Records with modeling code
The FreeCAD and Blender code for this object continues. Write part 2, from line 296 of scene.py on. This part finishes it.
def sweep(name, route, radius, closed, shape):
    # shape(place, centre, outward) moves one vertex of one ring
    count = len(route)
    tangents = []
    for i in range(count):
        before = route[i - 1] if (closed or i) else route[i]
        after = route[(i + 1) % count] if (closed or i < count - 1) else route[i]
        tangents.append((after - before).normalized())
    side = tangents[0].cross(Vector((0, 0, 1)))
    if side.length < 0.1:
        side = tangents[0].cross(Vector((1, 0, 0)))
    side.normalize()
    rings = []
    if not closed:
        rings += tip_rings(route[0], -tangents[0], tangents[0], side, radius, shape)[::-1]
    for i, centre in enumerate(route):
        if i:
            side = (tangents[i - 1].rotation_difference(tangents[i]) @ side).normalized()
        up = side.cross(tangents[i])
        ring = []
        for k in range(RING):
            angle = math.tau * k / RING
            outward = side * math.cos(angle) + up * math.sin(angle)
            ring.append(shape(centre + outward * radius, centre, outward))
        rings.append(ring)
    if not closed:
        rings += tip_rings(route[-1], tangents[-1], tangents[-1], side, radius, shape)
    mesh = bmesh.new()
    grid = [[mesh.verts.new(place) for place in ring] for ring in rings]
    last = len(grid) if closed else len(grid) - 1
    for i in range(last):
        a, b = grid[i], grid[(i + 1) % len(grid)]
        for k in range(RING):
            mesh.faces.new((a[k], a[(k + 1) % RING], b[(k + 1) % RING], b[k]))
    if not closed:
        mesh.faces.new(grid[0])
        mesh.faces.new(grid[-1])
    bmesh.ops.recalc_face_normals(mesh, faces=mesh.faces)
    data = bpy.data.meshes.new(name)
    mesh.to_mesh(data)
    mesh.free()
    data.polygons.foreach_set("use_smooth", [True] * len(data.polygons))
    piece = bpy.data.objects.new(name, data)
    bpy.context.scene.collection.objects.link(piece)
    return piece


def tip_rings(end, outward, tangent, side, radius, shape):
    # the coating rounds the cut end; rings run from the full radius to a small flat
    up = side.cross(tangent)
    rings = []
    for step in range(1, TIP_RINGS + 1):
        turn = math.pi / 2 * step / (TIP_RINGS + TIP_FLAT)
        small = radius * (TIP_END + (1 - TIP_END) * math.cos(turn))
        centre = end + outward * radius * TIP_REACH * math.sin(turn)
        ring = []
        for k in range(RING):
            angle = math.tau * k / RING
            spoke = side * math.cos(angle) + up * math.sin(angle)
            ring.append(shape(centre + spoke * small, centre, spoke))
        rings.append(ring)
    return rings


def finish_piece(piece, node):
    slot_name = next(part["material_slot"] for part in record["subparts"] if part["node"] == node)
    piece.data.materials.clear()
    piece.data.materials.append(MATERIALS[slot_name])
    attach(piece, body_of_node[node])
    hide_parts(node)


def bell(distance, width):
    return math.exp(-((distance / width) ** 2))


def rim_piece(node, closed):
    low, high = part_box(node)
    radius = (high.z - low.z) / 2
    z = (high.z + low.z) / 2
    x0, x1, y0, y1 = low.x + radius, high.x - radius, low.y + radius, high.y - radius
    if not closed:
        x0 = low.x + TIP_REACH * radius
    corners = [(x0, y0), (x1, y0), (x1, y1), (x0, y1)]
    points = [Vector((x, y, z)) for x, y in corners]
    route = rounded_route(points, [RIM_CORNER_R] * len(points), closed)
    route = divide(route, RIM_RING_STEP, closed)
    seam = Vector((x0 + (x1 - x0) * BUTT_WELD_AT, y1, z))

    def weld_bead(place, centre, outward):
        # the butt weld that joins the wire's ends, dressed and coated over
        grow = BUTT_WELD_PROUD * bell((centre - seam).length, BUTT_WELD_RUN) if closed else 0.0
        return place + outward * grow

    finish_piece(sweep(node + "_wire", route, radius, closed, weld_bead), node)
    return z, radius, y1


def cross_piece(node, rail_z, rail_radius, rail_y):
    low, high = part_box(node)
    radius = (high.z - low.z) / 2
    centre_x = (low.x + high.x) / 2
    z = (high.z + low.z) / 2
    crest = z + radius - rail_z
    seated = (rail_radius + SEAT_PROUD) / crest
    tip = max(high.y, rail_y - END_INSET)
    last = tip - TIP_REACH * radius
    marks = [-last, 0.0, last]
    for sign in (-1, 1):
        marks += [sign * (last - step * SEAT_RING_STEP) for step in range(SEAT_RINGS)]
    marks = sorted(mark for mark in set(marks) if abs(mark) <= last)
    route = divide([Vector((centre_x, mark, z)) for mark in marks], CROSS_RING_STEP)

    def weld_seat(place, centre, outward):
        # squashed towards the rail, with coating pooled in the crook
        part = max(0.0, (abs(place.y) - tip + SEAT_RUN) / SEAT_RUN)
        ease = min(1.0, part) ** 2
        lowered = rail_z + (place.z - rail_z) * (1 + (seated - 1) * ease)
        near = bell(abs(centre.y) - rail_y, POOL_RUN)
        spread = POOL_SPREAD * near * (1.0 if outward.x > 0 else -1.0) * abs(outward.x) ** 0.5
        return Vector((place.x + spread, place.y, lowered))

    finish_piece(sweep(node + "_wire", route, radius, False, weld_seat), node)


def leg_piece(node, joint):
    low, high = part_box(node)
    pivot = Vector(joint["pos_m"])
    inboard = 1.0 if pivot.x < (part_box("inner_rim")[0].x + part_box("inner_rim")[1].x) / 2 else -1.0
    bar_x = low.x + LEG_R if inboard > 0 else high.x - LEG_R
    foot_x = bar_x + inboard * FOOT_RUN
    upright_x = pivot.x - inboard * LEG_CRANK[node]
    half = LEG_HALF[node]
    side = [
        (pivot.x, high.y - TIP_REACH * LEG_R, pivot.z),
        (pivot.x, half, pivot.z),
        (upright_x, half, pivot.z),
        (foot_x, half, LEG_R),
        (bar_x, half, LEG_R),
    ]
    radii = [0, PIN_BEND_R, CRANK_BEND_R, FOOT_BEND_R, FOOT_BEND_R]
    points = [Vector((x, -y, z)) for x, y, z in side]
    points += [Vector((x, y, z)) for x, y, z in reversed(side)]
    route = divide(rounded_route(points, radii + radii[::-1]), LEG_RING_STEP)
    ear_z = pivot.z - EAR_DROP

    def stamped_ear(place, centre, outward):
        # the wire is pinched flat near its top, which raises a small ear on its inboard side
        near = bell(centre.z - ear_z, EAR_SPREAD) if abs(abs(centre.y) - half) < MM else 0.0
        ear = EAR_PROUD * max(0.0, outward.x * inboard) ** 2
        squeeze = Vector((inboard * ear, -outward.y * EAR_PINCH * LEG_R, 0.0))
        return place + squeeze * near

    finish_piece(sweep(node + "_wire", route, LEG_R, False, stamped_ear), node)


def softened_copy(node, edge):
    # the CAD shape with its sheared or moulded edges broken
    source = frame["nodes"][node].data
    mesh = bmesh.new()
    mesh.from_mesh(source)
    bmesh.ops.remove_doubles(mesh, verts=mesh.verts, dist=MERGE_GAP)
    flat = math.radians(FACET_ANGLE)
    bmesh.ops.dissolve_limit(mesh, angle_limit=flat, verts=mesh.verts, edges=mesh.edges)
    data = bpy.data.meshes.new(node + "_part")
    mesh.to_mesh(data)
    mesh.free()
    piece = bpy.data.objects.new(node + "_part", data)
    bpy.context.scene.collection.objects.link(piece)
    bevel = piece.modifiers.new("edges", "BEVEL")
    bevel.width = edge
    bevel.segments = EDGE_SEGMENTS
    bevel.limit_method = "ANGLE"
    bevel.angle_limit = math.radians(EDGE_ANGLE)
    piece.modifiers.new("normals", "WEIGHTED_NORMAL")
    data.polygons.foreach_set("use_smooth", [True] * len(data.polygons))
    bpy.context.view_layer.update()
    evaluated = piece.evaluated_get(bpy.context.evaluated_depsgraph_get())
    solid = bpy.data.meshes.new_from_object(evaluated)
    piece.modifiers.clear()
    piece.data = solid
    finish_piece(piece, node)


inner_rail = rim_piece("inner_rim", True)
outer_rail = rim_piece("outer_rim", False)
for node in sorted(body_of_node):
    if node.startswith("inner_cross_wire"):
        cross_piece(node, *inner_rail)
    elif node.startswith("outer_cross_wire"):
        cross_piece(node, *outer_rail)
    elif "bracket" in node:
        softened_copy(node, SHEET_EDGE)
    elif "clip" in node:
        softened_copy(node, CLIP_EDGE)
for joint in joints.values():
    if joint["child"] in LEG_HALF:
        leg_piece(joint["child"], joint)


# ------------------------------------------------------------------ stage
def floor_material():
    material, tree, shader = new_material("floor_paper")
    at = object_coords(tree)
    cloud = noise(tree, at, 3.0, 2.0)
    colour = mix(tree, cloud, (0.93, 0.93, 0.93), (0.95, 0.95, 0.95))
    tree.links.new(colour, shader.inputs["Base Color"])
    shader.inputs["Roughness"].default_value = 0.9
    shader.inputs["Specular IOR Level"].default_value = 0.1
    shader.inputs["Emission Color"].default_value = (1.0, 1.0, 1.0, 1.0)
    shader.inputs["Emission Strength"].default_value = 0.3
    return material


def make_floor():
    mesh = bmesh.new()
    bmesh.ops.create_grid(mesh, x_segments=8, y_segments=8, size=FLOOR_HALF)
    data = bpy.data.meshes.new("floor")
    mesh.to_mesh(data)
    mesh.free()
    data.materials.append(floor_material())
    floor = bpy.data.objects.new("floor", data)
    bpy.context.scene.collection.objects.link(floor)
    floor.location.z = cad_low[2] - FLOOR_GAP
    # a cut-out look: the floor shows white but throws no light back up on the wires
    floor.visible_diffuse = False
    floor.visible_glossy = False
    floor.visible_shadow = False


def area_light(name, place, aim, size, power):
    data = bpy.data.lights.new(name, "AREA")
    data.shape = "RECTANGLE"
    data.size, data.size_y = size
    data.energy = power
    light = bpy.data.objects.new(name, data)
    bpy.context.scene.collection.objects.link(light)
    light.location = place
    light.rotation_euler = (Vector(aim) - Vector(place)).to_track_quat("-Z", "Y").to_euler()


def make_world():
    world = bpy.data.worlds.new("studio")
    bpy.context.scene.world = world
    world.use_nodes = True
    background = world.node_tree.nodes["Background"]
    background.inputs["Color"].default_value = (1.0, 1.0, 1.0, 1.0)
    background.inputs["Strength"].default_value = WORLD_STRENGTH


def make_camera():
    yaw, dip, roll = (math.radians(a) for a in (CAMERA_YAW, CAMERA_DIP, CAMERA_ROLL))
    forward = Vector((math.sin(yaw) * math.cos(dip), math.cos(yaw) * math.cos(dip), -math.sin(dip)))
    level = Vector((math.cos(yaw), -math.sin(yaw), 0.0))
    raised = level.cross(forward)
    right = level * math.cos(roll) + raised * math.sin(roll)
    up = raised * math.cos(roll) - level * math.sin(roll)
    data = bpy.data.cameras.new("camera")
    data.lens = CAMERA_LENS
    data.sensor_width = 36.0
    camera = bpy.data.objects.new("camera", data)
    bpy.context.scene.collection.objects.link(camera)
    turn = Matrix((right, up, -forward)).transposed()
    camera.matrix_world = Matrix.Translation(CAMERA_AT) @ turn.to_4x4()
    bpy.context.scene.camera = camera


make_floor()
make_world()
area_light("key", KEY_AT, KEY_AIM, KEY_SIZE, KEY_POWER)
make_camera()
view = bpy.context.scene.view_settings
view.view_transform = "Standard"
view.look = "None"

...

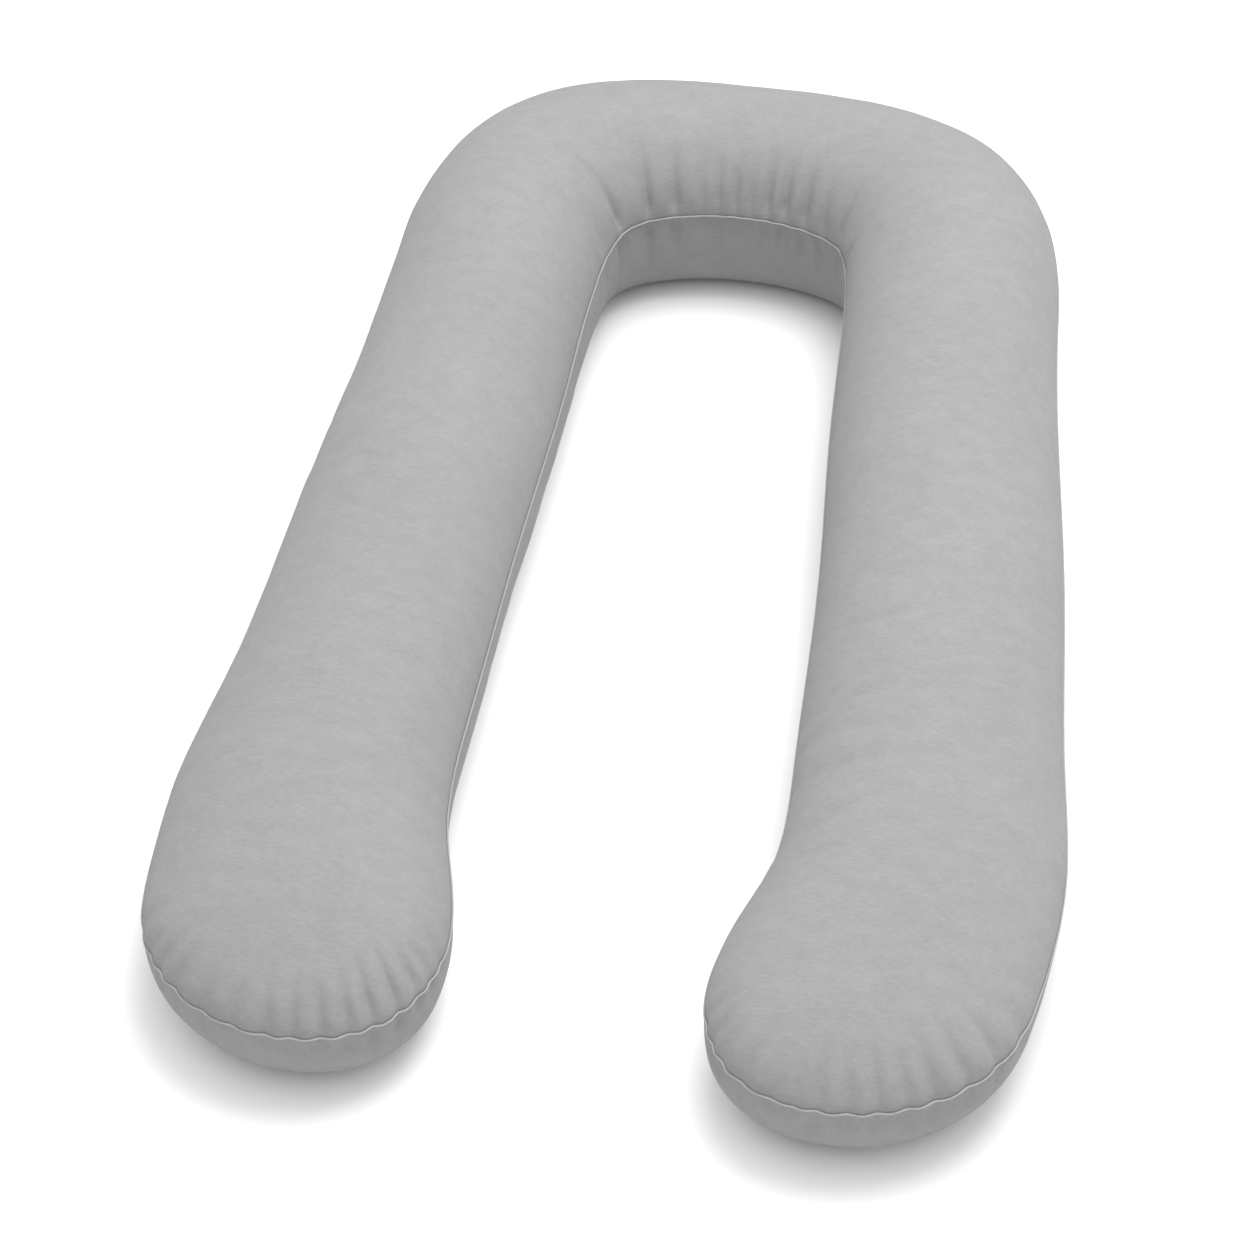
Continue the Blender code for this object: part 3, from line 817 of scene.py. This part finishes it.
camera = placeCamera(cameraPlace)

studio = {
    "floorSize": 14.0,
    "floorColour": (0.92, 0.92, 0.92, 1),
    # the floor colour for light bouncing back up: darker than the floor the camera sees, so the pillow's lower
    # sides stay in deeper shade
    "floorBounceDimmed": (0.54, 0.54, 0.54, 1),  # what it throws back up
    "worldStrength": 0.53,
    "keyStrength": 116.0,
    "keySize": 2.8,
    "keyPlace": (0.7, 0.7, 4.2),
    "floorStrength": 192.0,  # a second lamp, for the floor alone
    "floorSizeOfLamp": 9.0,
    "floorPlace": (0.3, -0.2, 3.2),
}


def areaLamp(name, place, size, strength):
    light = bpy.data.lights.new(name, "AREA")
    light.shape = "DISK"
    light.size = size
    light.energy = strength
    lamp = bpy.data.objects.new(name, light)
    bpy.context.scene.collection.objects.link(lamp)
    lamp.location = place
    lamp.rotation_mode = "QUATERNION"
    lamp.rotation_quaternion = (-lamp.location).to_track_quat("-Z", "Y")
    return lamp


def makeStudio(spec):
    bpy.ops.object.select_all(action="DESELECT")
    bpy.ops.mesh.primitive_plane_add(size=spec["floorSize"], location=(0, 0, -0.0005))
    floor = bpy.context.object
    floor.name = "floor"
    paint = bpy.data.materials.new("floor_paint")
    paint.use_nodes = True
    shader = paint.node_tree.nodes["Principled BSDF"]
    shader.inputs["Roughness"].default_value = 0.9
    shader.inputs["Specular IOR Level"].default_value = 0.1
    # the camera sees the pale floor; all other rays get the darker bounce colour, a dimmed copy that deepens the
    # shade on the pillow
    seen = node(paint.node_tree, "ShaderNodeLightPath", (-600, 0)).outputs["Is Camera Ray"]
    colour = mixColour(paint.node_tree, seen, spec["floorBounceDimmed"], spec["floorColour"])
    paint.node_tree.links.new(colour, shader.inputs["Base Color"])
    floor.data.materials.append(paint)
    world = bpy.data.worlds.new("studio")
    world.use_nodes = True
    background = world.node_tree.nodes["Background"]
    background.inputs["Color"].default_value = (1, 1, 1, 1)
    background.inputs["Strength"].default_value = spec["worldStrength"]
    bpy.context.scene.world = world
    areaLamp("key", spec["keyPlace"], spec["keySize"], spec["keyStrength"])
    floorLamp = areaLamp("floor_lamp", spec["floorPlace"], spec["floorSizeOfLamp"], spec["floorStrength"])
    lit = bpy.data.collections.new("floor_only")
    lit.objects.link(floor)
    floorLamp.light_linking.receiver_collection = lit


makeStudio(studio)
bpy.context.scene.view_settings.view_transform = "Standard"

## Instructions to follow:
Above is a listing; print exactly its lines from the one with "Continue the Blender" through the one with "camera = placeCamera(cameraPlace)", and no other lines.

## Exercise result:
Continue the Blender code for this object: part 3, from line 817 of scene.py. This part finishes it.
camera = placeCamera(cameraPlace)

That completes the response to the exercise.